_Goal:_ Repeat exactly each line of the data provided below.

====== Supplied data ======

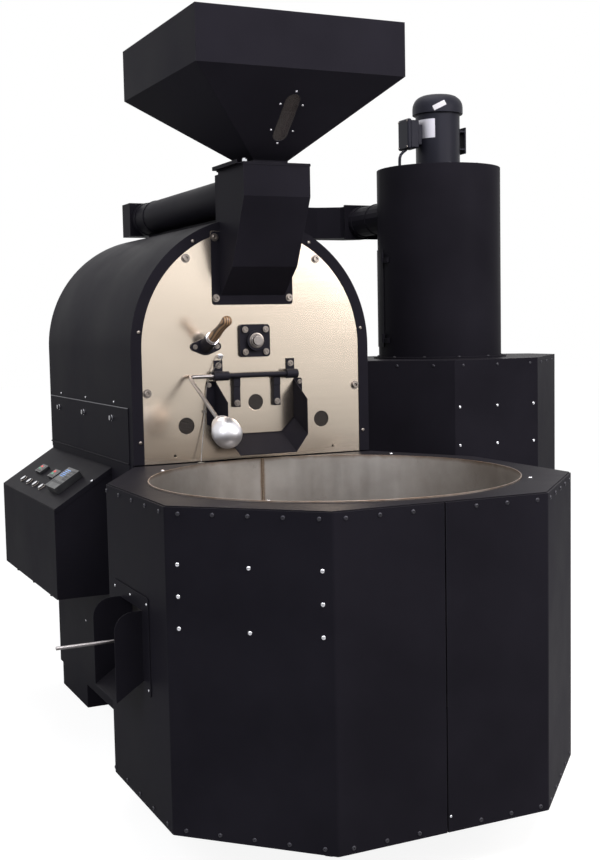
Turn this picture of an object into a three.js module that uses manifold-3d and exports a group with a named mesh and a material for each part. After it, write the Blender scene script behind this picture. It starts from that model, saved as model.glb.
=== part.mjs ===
// A drum coffee roaster with its cooling bin, feed hopper, control console and chaff cyclone.
// Millimetres, +Z up. While it is assembled, X = 0 is the roaster's centre plane, Y = 0 is the
// plane of its stainless face, with -Y towards the cooling bin, and Z = 0 is the floor.
import * as THREE from "three";
import { mergeVertices } from "three/addons/utils/BufferGeometryUtils.js";
import Module from "manifold-3d";

// Clearances and cutting allowances
const seat_gap = 0.3;
const running_gap = 0.4;
const overrun = 2;
const sheet = 3;

// Number of sides on round pieces
const large_sides = 40;
const barrel_sides = 24;
const pipe_sides = 20;
const rod_sides = 12;
const small_sides = 8;
const half_round_steps = 6;
const corner_steps = 3;
const arch_steps = 22;

// Roaster housing
const housing_half = 503;
const housing_bottom = 1154;
const drum_side_room = 143;
const drum_radius = housing_half - drum_side_room;
const drum_foot_room = 100;
const axis_height = housing_bottom + drum_foot_room + drum_radius;
const arch_drop = 27;
const housing_arch_height = axis_height - arch_drop;
const roof_height = housing_arch_height + housing_half;
const housing_depth = 1260;
const housing_flange = 25;
const rim_width = 43;
const face_thickness = 10;
const roof_port_width = 140;
const roof_port_front = 40;
const roof_port_rear = 140;

// Drum, shaft and drive
const drum_wall = 8;
const drum_front = 30;
const drum_rear_room = 70;
const drum_rear = housing_depth - drum_rear_room;
const drum_lip_share = 0.1528;
const drum_lip = drum_lip_share * drum_radius;
const drum_spider_inset = 20;
const drum_spider_rear = drum_rear - drum_spider_inset;
const drum_spider_span = 750;
const drum_spider_front = drum_spider_rear - drum_spider_span;
const drum_spoke_count = 4;
const drum_spoke_width = 45;
const drum_spoke_thickness = 10;
const drum_hub_radius = 40;
const drum_hub_length = 60;
const drum_vane_count = 6;
const drum_vane_share = 0.0972;
const drum_vane_height = drum_vane_share * drum_radius;
const drum_vane_thickness = 4;
const shaft_radius = 19;
const shaft_front_reach = 46;
const shaft_rear_stand = 140;
const shaft_rear_reach = housing_depth + shaft_rear_stand;
const bearing_width = 127;
const bearing_corner = 14;
const bearing_flange = 14;
const bearing_boss_radius = 39;
const bearing_boss_stand = 16;
const bearing_bolt_radius = 8;
const bearing_bolt_stand = 6;
const bearing_bolt_inset = 20;
const gearmotor_width = 180;
const gearmotor_height = 230;
const gearmotor_length = 90;
const gearmotor_motor_radius = 75;
const gearmotor_motor_length = 210;

// Base cabinet under the roaster
const base_bottom = 105;
const base_front = 10;
const base_rear_inset = 10;
const base_depth = housing_depth - base_front - base_rear_inset;
const base_skirt = 4;
const base_plinth_inset = 43;
const base_plinth_length = 422;
const base_plinth_rear = base_front + base_depth - base_plinth_inset;
const base_plinth_front = base_plinth_rear - base_plinth_length;
const base_leg = 50;
const base_leg_inset = 40;

// Cooling bin cabinet
const leg_height = 150;
const bin_radius = 634;
const bin_side_margin = 103.5;
const bin_front_margin = 87;
const bin_rear_margin = 45;
const bin_width = 2 * (bin_radius + bin_side_margin);
const bin_centre_reach = bin_rear_margin + bin_radius;
const bin_front_reach = bin_centre_reach + bin_radius + bin_front_margin;
const bin_front_flat = 735;
const bin_side_rear = 430;
const bin_rear_lap = 5;
const bin_rear_width = 2 * (housing_half + bin_rear_lap);
const bin_rear_clearance = 8;
const bin_housing_gap = 7;
const bin_panel_height = housing_bottom - bin_housing_gap - leg_height;
const bin_flange = 22;
const bin_seam = 4;
const bin_plate_inset = 6;
const bin_wall_thickness = 4;
const bin_rim_stand = 5;
const bin_depth = 515;
const bin_plenum_depth = 127;
const bin_ledge_width = 12;
const bin_ledge_thickness = 5;
const bin_deck_thickness = 5;
const bin_deck_hole_radius = 380;
const bin_post = 50;
const bin_post_count = 6;
const bin_post_circle_radius = 430;
const front_screw_radius = 7;
const front_screw_stand = 4;
const front_screw_count = 3;
const front_screw_first = 108;
const front_screw_edge = 40.5;
const front_screw_drop = 18;
const front_screw_low_shift = 9;
const seam_screw_offset = 10;
const seam_screw_rise = 49;
const foot_pad_radius = 40;
const foot_pad_thickness = 10;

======

_Task solution:_
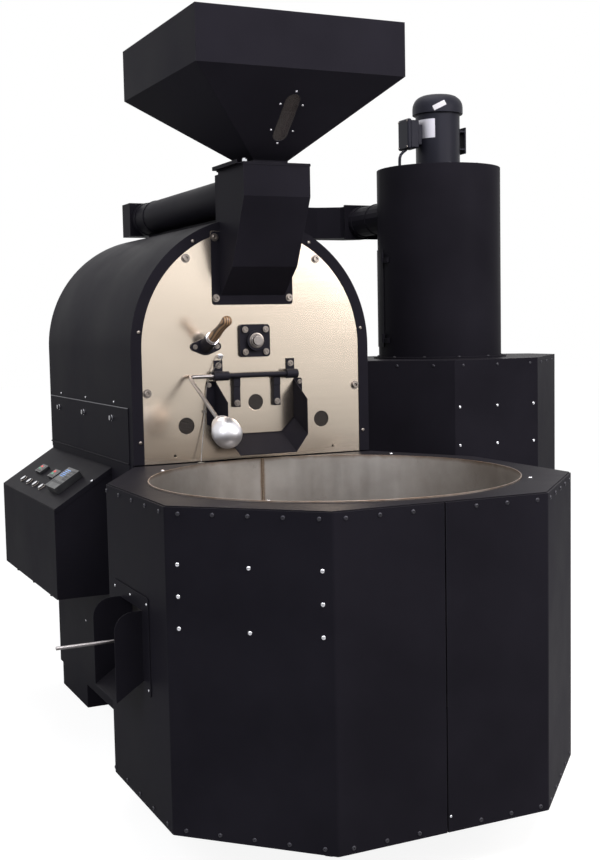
Turn this picture of an object into a three.js module that uses manifold-3d and exports a group with a named mesh and a material for each part. After it, write the Blender scene script behind this picture. It starts from that model, saved as model.glb.
=== part.mjs ===
// A drum coffee roaster with its cooling bin, feed hopper, control console and chaff cyclone.
// Millimetres, +Z up. While it is assembled, X = 0 is the roaster's centre plane, Y = 0 is the
// plane of its stainless face, with -Y towards the cooling bin, and Z = 0 is the floor.
import * as THREE from "three";
import { mergeVertices } from "three/addons/utils/BufferGeometryUtils.js";
import Module from "manifold-3d";

// Clearances and cutting allowances
const seat_gap = 0.3;
const running_gap = 0.4;
const overrun = 2;
const sheet = 3;

// Number of sides on round pieces
const large_sides = 40;
const barrel_sides = 24;
const pipe_sides = 20;
const rod_sides = 12;
const small_sides = 8;
const half_round_steps = 6;
const corner_steps = 3;
const arch_steps = 22;

// Roaster housing
const housing_half = 503;
const housing_bottom = 1154;
const drum_side_room = 143;
const drum_radius = housing_half - drum_side_room;
const drum_foot_room = 100;
const axis_height = housing_bottom + drum_foot_room + drum_radius;
const arch_drop = 27;
const housing_arch_height = axis_height - arch_drop;
const roof_height = housing_arch_height + housing_half;
const housing_depth = 1260;
const housing_flange = 25;
const rim_width = 43;
const face_thickness = 10;
const roof_port_width = 140;
const roof_port_front = 40;
const roof_port_rear = 140;

// Drum, shaft and drive
const drum_wall = 8;
const drum_front = 30;
const drum_rear_room = 70;
const drum_rear = housing_depth - drum_rear_room;
const drum_lip_share = 0.1528;
const drum_lip = drum_lip_share * drum_radius;
const drum_spider_inset = 20;
const drum_spider_rear = drum_rear - drum_spider_inset;
const drum_spider_span = 750;
const drum_spider_front = drum_spider_rear - drum_spider_span;
const drum_spoke_count = 4;
const drum_spoke_width = 45;
const drum_spoke_thickness = 10;
const drum_hub_radius = 40;
const drum_hub_length = 60;
const drum_vane_count = 6;
const drum_vane_share = 0.0972;
const drum_vane_height = drum_vane_share * drum_radius;
const drum_vane_thickness = 4;
const shaft_radius = 19;
const shaft_front_reach = 46;
const shaft_rear_stand = 140;
const shaft_rear_reach = housing_depth + shaft_rear_stand;
const bearing_width = 127;
const bearing_corner = 14;
const bearing_flange = 14;
const bearing_boss_radius = 39;
const bearing_boss_stand = 16;
const bearing_bolt_radius = 8;
const bearing_bolt_stand = 6;
const bearing_bolt_inset = 20;
const gearmotor_width = 180;
const gearmotor_height = 230;
const gearmotor_length = 90;
const gearmotor_motor_radius = 75;
const gearmotor_motor_length = 210;

// Base cabinet under the roaster
const base_bottom = 105;
const base_front = 10;
const base_rear_inset = 10;
const base_depth = housing_depth - base_front - base_rear_inset;
const base_skirt = 4;
const base_plinth_inset = 43;
const base_plinth_length = 422;
const base_plinth_rear = base_front + base_depth - base_plinth_inset;
const base_plinth_front = base_plinth_rear - base_plinth_length;
const base_leg = 50;
const base_leg_inset = 40;

// Cooling bin cabinet
const leg_height = 150;
const bin_radius = 634;
const bin_side_margin = 103.5;
const bin_front_margin = 87;
const bin_rear_margin = 45;
const bin_width = 2 * (bin_radius + bin_side_margin);
const bin_centre_reach = bin_rear_margin + bin_radius;
const bin_front_reach = bin_centre_reach + bin_radius + bin_front_margin;
const bin_front_flat = 735;
const bin_side_rear = 430;
const bin_rear_lap = 5;
const bin_rear_width = 2 * (housing_half + bin_rear_lap);
const bin_rear_clearance = 8;
const bin_housing_gap = 7;
const bin_panel_height = housing_bottom - bin_housing_gap - leg_height;
const bin_flange = 22;
const bin_seam = 4;
const bin_plate_inset = 6;
const bin_wall_thickness = 4;
const bin_rim_stand = 5;
const bin_depth = 515;
const bin_plenum_depth = 127;
const bin_ledge_width = 12;
const bin_ledge_thickness = 5;
const bin_deck_thickness = 5;
const bin_deck_hole_radius = 380;
const bin_post = 50;
const bin_post_count = 6;
const bin_post_circle_radius = 430;
const front_screw_radius = 7;
const front_screw_stand = 4;
const front_screw_count = 3;
const front_screw_first = 108;
const front_screw_edge = 40.5;
const front_screw_drop = 18;
const front_screw_low_shift = 9;
const seam_screw_offset = 10;
const seam_screw_rise = 49;
const foot_pad_radius = 40;
const foot_pad_thickness = 10;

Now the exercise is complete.